*TASK STATEMENT*:
Quote the entries below from the line with "const group = new THREE.Group();" through the line with "arcStep = 22", both ends included, and only those lines.

-- start THE INPUT --

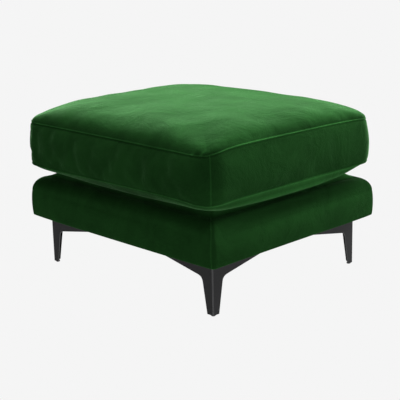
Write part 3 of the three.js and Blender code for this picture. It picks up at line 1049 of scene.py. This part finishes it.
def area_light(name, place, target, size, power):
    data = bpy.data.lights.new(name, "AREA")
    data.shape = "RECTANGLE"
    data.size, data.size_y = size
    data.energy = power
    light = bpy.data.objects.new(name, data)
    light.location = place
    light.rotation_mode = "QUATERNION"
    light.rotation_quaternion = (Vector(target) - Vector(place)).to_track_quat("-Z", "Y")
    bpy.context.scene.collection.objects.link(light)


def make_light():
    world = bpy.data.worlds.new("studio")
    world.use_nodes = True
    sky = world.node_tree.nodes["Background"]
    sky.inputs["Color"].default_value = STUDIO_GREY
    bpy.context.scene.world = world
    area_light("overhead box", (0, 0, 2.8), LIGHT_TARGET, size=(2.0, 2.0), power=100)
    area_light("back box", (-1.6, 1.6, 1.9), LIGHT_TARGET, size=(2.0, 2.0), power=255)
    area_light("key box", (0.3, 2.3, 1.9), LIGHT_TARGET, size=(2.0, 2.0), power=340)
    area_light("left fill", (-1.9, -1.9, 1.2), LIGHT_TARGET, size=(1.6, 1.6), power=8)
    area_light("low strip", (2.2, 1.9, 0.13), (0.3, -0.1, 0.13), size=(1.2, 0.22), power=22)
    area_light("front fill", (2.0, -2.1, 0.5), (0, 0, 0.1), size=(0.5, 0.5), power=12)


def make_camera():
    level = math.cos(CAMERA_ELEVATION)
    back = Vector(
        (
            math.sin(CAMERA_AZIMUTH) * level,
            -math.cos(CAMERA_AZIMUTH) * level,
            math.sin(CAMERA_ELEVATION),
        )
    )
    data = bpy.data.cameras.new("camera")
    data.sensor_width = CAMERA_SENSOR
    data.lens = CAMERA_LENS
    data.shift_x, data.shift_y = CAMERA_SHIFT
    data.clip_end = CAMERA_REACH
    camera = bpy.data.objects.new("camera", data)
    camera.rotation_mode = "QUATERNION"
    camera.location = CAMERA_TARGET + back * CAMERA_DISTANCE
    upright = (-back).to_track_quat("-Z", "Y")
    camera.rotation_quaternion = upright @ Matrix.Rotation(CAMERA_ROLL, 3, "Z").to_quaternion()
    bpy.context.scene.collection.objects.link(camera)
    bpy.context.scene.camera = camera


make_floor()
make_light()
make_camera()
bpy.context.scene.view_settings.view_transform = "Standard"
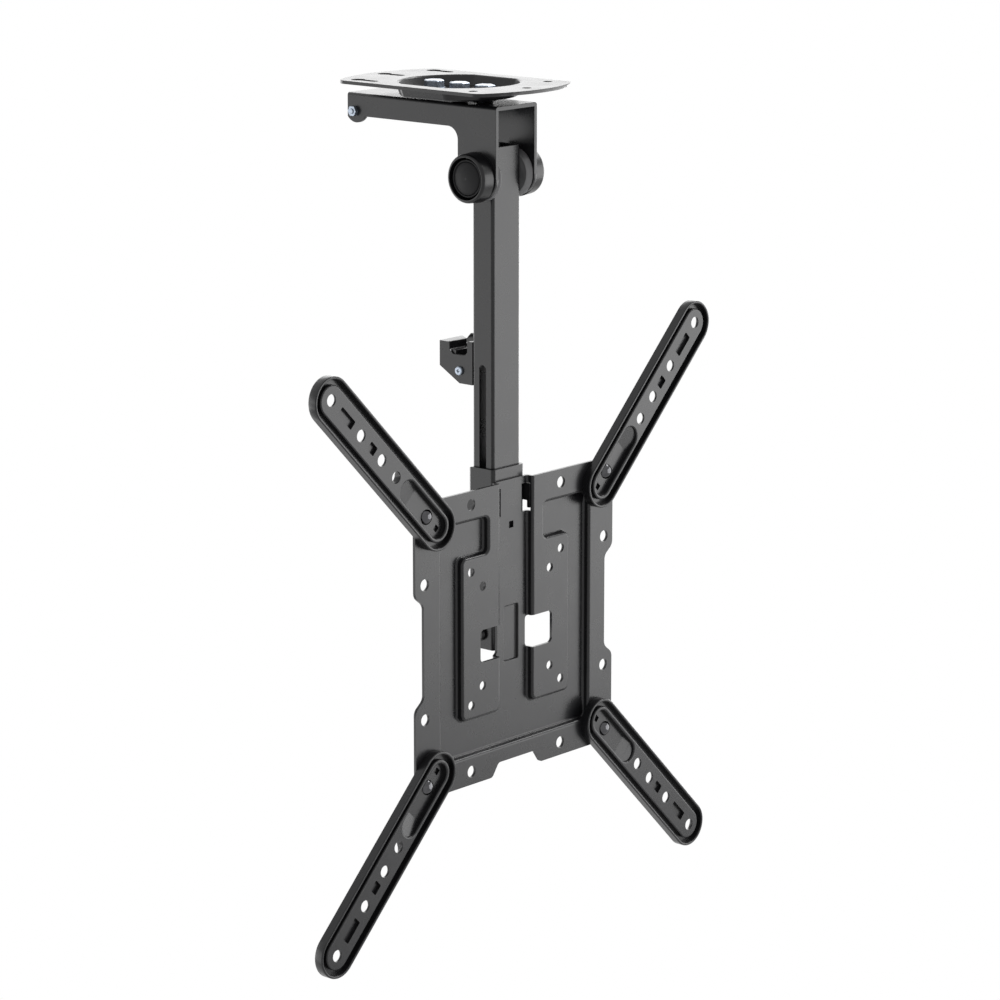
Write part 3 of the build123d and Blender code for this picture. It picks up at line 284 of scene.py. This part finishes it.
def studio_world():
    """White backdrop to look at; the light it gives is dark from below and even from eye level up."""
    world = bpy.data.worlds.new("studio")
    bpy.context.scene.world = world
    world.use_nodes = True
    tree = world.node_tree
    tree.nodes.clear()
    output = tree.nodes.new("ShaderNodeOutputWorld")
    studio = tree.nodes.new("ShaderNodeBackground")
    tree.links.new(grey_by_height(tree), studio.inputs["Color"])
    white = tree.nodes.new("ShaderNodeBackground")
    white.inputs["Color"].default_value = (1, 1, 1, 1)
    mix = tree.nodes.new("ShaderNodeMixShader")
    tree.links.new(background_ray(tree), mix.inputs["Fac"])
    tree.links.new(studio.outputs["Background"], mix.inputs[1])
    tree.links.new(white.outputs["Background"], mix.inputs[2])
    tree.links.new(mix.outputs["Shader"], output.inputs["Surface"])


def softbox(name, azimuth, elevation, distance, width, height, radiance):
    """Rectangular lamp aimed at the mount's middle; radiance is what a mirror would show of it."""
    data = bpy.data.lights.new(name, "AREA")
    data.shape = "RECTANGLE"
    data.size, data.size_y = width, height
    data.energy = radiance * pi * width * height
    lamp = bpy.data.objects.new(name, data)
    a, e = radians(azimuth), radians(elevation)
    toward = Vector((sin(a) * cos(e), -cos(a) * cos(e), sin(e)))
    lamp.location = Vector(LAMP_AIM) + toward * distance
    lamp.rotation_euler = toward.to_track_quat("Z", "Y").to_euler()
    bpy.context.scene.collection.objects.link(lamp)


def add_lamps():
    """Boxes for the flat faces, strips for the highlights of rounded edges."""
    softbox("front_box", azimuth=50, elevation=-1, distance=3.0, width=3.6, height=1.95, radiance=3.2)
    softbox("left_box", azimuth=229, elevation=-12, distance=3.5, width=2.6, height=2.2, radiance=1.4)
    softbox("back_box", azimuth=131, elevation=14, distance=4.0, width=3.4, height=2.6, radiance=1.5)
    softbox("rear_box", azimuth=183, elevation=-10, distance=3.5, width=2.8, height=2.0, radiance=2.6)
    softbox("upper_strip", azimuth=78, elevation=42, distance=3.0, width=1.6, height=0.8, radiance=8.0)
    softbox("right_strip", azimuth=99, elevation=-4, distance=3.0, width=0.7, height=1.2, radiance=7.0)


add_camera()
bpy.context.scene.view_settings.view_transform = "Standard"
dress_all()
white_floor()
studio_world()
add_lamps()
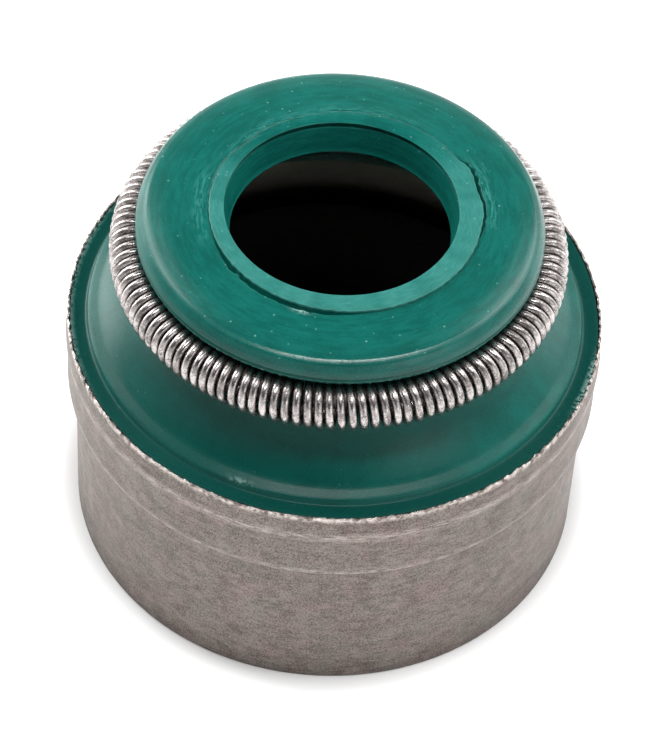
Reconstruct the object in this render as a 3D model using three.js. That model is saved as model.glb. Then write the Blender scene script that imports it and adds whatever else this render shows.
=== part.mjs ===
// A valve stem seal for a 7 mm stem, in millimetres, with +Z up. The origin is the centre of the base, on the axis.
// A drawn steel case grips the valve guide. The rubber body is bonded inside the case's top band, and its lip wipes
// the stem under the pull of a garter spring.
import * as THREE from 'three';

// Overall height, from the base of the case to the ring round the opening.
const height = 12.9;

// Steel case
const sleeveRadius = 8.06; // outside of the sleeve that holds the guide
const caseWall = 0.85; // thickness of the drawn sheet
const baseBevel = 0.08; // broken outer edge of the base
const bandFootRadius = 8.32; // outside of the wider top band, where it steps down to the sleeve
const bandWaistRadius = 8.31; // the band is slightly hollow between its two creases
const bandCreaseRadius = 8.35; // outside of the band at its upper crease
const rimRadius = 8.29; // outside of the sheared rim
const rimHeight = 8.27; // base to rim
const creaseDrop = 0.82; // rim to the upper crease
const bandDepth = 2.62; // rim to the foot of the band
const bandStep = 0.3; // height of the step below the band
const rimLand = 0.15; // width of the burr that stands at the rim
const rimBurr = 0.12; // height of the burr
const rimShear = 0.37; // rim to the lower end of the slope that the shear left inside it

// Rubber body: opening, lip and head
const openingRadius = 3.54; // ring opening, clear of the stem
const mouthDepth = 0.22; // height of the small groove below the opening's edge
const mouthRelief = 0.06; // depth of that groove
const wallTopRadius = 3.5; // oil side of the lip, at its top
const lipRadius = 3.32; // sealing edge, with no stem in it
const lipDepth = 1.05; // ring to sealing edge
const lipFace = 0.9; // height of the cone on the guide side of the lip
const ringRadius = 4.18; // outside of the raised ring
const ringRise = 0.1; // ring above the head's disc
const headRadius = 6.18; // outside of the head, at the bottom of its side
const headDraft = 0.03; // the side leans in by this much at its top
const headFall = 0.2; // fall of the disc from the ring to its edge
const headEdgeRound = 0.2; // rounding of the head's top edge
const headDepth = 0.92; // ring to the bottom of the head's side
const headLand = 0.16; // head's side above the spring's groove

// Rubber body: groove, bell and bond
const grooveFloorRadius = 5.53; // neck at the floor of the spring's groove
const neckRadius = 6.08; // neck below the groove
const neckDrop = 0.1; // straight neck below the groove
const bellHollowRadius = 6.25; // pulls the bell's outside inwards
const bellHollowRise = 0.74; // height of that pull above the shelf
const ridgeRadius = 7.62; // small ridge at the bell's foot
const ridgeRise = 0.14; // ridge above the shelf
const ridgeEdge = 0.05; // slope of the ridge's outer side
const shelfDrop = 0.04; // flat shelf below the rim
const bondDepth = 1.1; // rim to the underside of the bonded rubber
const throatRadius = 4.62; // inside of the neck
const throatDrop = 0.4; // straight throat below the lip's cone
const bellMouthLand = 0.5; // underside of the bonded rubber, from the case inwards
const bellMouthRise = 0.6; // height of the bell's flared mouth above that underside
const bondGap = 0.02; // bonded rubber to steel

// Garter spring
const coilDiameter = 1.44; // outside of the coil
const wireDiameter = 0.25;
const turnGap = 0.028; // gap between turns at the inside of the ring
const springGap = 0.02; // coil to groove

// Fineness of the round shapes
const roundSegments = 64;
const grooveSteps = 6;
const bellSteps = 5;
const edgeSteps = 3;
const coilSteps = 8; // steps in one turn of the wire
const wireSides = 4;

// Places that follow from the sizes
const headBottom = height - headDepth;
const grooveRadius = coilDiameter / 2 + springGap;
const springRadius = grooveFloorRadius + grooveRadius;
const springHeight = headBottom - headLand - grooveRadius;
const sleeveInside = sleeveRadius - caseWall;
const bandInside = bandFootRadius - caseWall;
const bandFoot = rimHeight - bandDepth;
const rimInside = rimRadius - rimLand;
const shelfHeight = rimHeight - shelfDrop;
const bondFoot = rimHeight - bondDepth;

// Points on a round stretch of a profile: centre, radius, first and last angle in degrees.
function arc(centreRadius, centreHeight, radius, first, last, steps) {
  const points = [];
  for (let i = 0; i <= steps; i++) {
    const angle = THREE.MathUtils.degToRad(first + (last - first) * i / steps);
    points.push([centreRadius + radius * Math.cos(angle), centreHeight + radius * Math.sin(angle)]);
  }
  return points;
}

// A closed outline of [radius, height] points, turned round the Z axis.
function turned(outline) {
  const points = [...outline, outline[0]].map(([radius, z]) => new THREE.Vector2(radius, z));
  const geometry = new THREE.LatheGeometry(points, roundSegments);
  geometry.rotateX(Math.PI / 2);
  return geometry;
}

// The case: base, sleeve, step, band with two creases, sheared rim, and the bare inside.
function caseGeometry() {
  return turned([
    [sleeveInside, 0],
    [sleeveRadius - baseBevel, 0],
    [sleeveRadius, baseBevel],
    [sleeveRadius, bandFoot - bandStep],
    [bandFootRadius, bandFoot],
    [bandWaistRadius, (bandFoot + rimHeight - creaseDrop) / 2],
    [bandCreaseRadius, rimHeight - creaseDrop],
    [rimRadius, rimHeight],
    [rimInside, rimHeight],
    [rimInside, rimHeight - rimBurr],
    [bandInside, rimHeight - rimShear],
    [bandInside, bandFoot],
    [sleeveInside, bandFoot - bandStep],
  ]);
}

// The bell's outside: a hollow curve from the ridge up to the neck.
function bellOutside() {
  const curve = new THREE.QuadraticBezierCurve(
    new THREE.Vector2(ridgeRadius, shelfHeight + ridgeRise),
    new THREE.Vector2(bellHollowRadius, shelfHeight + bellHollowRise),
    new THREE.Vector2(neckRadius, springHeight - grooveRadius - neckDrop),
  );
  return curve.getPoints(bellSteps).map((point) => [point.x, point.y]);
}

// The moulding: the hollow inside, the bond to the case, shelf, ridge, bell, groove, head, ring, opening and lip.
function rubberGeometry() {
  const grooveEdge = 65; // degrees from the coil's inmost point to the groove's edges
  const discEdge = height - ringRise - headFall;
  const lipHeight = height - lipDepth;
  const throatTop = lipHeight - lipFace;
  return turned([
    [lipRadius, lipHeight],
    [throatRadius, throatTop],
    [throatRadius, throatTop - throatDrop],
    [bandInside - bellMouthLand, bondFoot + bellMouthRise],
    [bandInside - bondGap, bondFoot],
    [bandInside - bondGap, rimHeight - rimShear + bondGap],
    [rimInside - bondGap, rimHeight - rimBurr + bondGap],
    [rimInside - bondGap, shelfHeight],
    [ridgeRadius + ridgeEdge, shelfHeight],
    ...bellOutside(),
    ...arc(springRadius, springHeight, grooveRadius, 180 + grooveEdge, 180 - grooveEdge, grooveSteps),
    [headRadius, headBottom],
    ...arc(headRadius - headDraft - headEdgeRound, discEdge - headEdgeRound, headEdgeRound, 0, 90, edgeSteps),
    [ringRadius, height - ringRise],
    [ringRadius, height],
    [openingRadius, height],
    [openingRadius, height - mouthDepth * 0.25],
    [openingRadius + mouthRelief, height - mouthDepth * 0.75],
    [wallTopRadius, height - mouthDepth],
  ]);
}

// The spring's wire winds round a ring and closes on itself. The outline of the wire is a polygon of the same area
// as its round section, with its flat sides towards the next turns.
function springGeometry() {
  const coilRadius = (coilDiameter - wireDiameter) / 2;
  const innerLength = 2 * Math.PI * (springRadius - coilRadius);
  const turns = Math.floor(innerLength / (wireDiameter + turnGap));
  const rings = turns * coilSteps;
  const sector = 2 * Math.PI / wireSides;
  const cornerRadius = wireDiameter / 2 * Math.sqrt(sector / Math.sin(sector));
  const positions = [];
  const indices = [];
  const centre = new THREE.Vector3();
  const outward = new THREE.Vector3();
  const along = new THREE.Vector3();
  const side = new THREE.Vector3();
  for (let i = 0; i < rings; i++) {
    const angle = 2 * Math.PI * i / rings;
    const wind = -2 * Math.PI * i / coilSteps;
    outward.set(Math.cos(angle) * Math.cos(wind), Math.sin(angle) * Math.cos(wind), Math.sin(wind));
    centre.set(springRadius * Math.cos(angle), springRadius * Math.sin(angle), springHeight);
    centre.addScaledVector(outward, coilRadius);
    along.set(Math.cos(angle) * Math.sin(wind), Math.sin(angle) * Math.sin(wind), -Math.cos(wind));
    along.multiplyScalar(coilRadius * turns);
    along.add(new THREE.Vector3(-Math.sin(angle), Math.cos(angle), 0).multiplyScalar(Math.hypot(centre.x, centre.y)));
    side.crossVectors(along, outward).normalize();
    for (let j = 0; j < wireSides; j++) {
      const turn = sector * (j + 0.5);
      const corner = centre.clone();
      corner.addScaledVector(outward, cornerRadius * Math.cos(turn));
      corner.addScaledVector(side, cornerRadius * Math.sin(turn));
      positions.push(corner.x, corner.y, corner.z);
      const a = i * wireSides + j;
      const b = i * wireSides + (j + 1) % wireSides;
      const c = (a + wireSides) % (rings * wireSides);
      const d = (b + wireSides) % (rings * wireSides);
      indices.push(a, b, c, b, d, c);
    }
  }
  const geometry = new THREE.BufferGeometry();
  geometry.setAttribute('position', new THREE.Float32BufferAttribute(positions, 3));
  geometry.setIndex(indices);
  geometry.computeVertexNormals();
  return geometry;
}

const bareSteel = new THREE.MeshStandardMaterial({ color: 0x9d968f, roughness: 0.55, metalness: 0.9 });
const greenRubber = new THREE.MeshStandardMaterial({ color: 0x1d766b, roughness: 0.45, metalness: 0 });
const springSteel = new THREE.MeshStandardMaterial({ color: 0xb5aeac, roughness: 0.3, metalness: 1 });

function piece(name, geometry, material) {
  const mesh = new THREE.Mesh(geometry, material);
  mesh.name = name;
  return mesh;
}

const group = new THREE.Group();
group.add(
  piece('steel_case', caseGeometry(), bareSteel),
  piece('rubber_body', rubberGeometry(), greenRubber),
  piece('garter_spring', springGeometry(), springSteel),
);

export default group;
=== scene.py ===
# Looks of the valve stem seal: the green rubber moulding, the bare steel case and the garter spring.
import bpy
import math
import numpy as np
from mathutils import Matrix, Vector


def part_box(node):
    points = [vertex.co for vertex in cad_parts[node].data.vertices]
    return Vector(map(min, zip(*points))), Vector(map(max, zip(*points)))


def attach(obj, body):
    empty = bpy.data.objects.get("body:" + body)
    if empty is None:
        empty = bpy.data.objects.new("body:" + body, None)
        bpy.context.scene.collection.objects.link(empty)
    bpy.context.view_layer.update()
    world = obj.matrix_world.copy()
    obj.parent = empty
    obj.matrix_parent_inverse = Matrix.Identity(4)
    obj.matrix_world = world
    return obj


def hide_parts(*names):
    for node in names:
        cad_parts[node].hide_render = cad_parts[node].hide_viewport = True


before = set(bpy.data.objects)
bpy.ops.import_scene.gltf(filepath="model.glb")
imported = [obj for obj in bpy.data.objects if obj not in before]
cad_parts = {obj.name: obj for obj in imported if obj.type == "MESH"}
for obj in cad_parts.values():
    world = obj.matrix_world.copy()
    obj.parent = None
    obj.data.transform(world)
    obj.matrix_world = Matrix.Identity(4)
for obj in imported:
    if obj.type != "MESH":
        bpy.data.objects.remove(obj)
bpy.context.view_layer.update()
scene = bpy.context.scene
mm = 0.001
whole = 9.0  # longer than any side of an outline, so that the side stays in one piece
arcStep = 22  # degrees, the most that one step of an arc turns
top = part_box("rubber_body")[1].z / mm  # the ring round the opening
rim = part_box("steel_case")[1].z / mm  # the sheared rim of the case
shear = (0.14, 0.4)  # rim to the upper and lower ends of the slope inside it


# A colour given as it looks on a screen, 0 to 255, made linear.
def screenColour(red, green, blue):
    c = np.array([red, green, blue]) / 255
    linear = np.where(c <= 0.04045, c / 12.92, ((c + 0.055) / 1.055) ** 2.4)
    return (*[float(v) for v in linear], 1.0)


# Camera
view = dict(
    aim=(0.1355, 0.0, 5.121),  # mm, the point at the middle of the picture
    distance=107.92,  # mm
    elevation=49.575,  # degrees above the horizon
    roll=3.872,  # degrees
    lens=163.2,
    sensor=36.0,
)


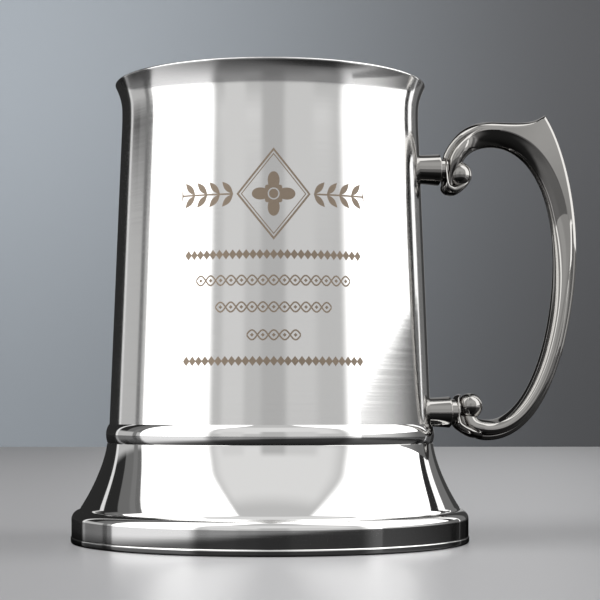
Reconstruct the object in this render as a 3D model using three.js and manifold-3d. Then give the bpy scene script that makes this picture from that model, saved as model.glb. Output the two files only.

-- end THE INPUT --

*FINAL RESULT*:
const group = new THREE.Group();
group.add(
  piece('steel_case', caseGeometry(), bareSteel),
  piece('rubber_body', rubberGeometry(), greenRubber),
  piece('garter_spring', springGeometry(), springSteel),
);

export default group;
=== scene.py ===
# Looks of the valve stem seal: the green rubber moulding, the bare steel case and the garter spring.
import bpy
import math
import numpy as np
from mathutils import Matrix, Vector


def part_box(node):
    points = [vertex.co for vertex in cad_parts[node].data.vertices]
    return Vector(map(min, zip(*points))), Vector(map(max, zip(*points)))


def attach(obj, body):
    empty = bpy.data.objects.get("body:" + body)
    if empty is None:
        empty = bpy.data.objects.new("body:" + body, None)
        bpy.context.scene.collection.objects.link(empty)
    bpy.context.view_layer.update()
    world = obj.matrix_world.copy()
    obj.parent = empty
    obj.matrix_parent_inverse = Matrix.Identity(4)
    obj.matrix_world = world
    return obj


def hide_parts(*names):
    for node in names:
        cad_parts[node].hide_render = cad_parts[node].hide_viewport = True


before = set(bpy.data.objects)
bpy.ops.import_scene.gltf(filepath="model.glb")
imported = [obj for obj in bpy.data.objects if obj not in before]
cad_parts = {obj.name: obj for obj in imported if obj.type == "MESH"}
for obj in cad_parts.values():
    world = obj.matrix_world.copy()
    obj.parent = None
    obj.data.transform(world)
    obj.matrix_world = Matrix.Identity(4)
for obj in imported:
    if obj.type != "MESH":
        bpy.data.objects.remove(obj)
bpy.context.view_layer.update()
scene = bpy.context.scene
mm = 0.001
whole = 9.0  # longer than any side of an outline, so that the side stays in one piece
arcStep = 22  # degrees, the most that one step of an arc turns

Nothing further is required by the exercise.